The first contender for the role of Stierlitz was actor Innokenty Smoktunovsky, who removed his application after learning that he would have to leave his home for more than two years for the filming. Afterwards, Archil Gomiashvili had auditioned for it, but he left the project upon receiving the role of Ostap Bender in Leonid Gaidai's upcoming adaptation of The Twelve Chairs. Eventually, Vyacheslav Tikhonov was selected to portray the lead protagonist. Leonid Kuravlyov was an early candidate to be cast as Hitler, but instead was given the role of SS officer Eismann; East German actor Fritz Diez portrayed the dictator, making his fifth appearance as such on screen. Oleg Tabakov had physically resembled Walter Schellenberg, whom he portrayed in the series – the latter's niece, who resided in East Germany, even wrote the actor a letter appreciating his work;[13] at the same time, the producers lacked any photograph of Heinrich Müller, and thus chose Leonid Bronevoy, who was very different in appearance.[14]


Lioznova began photographing in March 1971; the first part of the shooting took place in East Germany, mainly in Berlin.[15] The crew remained there until the end of the summer. The scenes taking place in Bern were shot in Hohnstein, Sächsische Schweiz. The crew returned to Moscow to work further in the Gorky Film Studio. In early 1972, they set out for the Georgian SSR, using the mountains near Tbilisi as a substitute for the Swiss Alps featured in the series. After returning to Moscow to complete several further sessions, the filming ended in autumn 1972.[16]

The production crew encountered several problems: actor Lev Durov had mocked the members of the travel permit committee, resulting in a refusal to allow him to leave the USSR. The scenes involving his character had to be filmed in Moscow rather than in East Germany, as planned. In Berlin, Tikhonov had donned his costume prior to leaving his hotel; he was nearly arrested by the People's Police.[15] Actor Lavrenty Masokha, who played Müller's chief adjutant Scholz, died of a heart attack on 20 June 1971, before the work on the series has been completed.[17]
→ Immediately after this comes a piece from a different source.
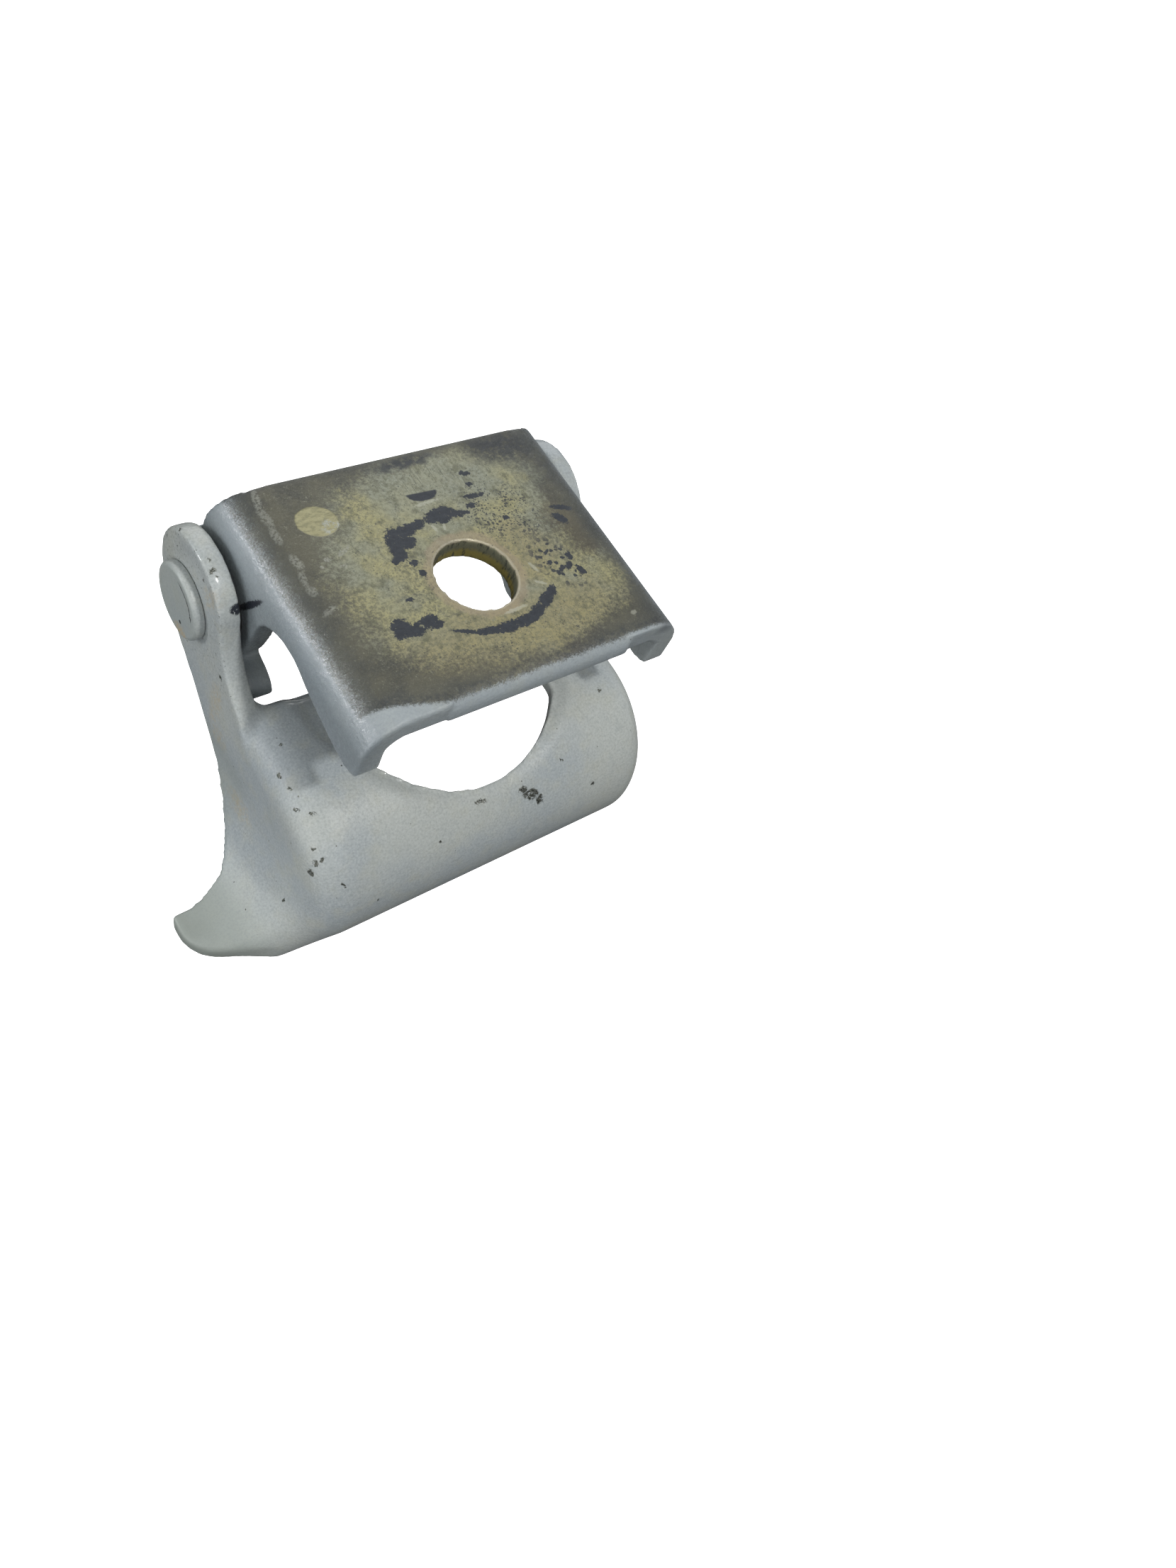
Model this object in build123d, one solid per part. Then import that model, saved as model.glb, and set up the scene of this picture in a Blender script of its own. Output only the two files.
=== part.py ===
from build123d import *
import os
import math

# ------------------------------------------------------------------
# Pressed-steel pivot hinge: U-channel bracket, one-piece arm, pin.
# Units mm.  Origin: centre of the bolt hole on the outer top face of
# the channel bracket.  X along the pivot axis, Y towards the pivot,
# Z up, out of the bracket's mounting face.
# ------------------------------------------------------------------

# channel bracket
CH_HALF = 25.0          # half width over the flanges
CH_T = 3.5              # sheet
CH_BEND = 6.0           # outer bend radius
CH_BACK = 21.05         # back edge of the top
CH_FRONT = -16.4        # free edge of the middle part
HOLE_R = 5.5            # bolt hole
TAB_L = -13.3           # corner tab limits along the free edge
TAB_R = 14.9

# pivot
PIN_Y = 18.4
PIN_Z = -15.2
SHANK_R = 4.0
HEAD_R = 5.3
HEAD_H = 1.5
BUSH_BORE = 4.05
BUSH_R = 5.5
COLLAR_R = 7.0
COLLAR_T = 0.9
LOBE_R = 8.5            # pivot lobe of the channel flange

# arm
ARM_HALF = 29.0         # half width over the ears
ARM_T = 3.0             # sheet
EAR_R = 8.4
EAR_Y = 17.9            # centre of the ear's round end
EAR_Z = -13.15
WEB_Z = -21.5           # outer face of the web
KNEE_Y = -8.3           # knee centre
KNEE_R = 15.6           # outer knee radius
FOOT_TILT = 20.6        # foot plate leans back from vertical, degrees
NOTCH_Y = 3.3           # web edge at the notch, on the outer face
NOTCH_Y_IN = 5.35       # and on the inner face
NOTCH_HALF = 25.4
ARM_BEND = 5.3          # outer web-to-flange bend
FLARE_Z = -34.8         # height where the flanges start to flare
FLARE_R = 13.0
FLARE_X = 42.0
WING_HALF = 42.2
WING_Z = -50.9          # lower rim of the wings
FOOT_HALF = 30.0
FOOT_LEN = 26.0         # plate length below the knee
FOOT_HOLE_R = 4.5
FOOT_HOLE_X = 17.0
FOOT_HOLE_S = 14.0      # distance of the holes below the knee tangent
OPEN_R = 18.7           # D-shaped opening: arc radius and centre
OPEN_X = -0.8
OPEN_Y = 1.2
OPEN_HALF = 15.9
OPEN_TOP = -2.0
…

Mikael Tariverdiev, the head of the Composers Guild in the Soviet Cinematographers' Association, had at first refused to write the series' score, but changed his mind after reading the script. He authored lyrics for ten different songs to be featured in the soundtrack; since it was later decided to base it mainly on instrumental music, only two of those were included in the final version – "Somewhere Far Away" and "Moments". The first singer invited to vocalize them was Vadim Mulerman, but he was blacklisted and banned from performing in public in 1971, after including a Yiddish song in his repertoire, a move that was frowned upon by the authorities in the wake of the Six-Day War. After Mulerman's disqualification, Muslim Magomayev was considered for the role and recorded his own version of the text; however, the producers decided that his voice was not suited for the atmosphere of series' plot, and chose Joseph Kobzon. Although he was allowed to perform the songs, the latter was also subject to the establishment's anti-Jewish campaign; therefore, he was not mentioned in the credits.[18] In spite of this, Kobzon subsequently met great acclaim for singing the series' score.[19]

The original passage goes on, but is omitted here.